_Stated problem_
Scan the data beneath this task and copy each line that includes "scene".

_Source excerpt_

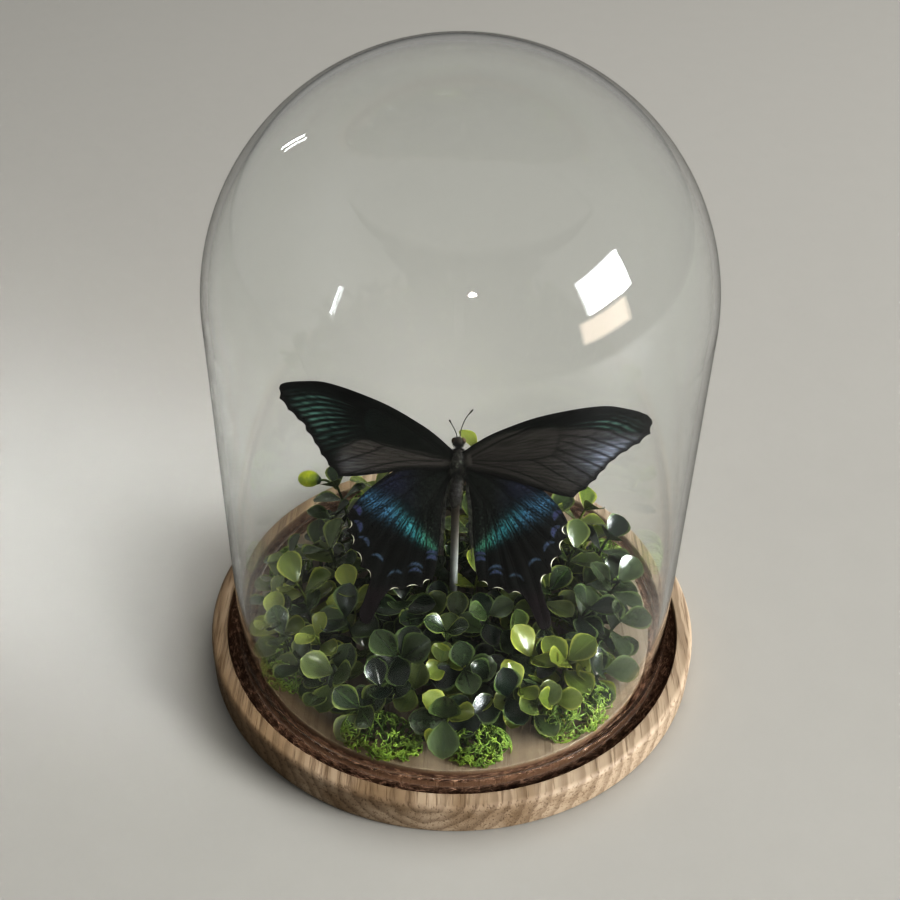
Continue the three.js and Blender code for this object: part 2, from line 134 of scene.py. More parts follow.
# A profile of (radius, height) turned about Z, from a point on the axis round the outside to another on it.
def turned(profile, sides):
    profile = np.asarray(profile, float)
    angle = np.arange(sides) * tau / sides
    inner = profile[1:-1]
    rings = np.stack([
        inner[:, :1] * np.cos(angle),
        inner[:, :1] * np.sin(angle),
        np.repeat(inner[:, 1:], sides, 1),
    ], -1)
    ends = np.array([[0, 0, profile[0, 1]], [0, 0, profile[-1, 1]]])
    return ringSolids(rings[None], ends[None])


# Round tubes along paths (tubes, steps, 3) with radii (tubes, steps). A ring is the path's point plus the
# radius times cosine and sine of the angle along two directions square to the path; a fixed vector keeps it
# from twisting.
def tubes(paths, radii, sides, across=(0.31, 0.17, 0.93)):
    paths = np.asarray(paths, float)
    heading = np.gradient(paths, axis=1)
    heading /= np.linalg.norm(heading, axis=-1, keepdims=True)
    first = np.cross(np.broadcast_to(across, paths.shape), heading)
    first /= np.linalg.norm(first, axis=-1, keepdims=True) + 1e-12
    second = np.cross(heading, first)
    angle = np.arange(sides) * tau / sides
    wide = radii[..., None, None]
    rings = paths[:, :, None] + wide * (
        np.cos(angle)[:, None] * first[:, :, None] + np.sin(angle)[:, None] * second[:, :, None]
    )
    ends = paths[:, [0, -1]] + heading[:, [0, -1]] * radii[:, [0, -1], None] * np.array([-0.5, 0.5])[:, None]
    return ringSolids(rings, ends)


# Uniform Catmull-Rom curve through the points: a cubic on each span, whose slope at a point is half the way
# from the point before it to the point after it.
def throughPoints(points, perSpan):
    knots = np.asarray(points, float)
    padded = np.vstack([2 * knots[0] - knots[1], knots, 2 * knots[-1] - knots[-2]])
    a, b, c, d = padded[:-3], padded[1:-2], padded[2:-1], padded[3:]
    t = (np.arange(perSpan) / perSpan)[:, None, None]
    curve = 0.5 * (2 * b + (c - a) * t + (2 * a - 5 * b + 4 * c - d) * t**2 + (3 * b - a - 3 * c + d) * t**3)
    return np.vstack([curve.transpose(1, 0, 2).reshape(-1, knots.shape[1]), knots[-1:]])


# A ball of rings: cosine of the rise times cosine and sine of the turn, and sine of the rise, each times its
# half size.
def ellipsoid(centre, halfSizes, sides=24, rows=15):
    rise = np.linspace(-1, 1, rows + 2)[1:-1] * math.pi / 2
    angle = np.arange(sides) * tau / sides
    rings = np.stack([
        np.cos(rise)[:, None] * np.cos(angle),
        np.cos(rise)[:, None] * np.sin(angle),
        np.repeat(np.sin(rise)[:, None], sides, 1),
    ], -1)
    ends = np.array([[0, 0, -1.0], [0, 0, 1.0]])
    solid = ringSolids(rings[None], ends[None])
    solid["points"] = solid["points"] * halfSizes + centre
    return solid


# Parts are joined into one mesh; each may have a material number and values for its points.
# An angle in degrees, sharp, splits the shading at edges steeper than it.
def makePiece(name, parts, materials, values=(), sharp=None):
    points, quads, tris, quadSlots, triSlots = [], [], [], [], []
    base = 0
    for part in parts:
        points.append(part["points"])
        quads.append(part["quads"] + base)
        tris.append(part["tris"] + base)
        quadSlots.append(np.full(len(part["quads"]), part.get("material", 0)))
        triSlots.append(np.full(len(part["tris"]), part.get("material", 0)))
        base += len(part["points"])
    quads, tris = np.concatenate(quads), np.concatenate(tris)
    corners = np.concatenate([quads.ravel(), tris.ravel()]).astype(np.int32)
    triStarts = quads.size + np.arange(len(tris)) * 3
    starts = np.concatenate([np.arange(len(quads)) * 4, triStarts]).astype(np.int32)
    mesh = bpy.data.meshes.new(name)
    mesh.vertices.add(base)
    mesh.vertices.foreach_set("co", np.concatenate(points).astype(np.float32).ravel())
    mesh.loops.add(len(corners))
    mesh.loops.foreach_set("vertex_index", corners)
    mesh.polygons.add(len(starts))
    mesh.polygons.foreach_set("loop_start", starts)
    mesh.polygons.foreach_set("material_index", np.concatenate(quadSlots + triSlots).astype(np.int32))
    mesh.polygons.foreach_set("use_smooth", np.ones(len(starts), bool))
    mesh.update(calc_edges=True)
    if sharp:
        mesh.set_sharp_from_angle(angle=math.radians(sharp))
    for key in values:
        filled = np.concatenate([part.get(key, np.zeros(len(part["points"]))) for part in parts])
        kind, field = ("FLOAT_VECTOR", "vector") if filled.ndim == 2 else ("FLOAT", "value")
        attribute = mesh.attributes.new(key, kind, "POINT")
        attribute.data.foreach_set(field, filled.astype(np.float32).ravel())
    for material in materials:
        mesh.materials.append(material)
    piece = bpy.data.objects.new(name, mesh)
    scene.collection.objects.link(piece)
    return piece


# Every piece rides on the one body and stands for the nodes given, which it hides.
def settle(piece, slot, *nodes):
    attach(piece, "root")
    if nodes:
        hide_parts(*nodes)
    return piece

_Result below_
Continue the three.js and Blender code for this object: part 2, from line 134 of scene.py. More parts follow.
    scene.collection.objects.link(piece)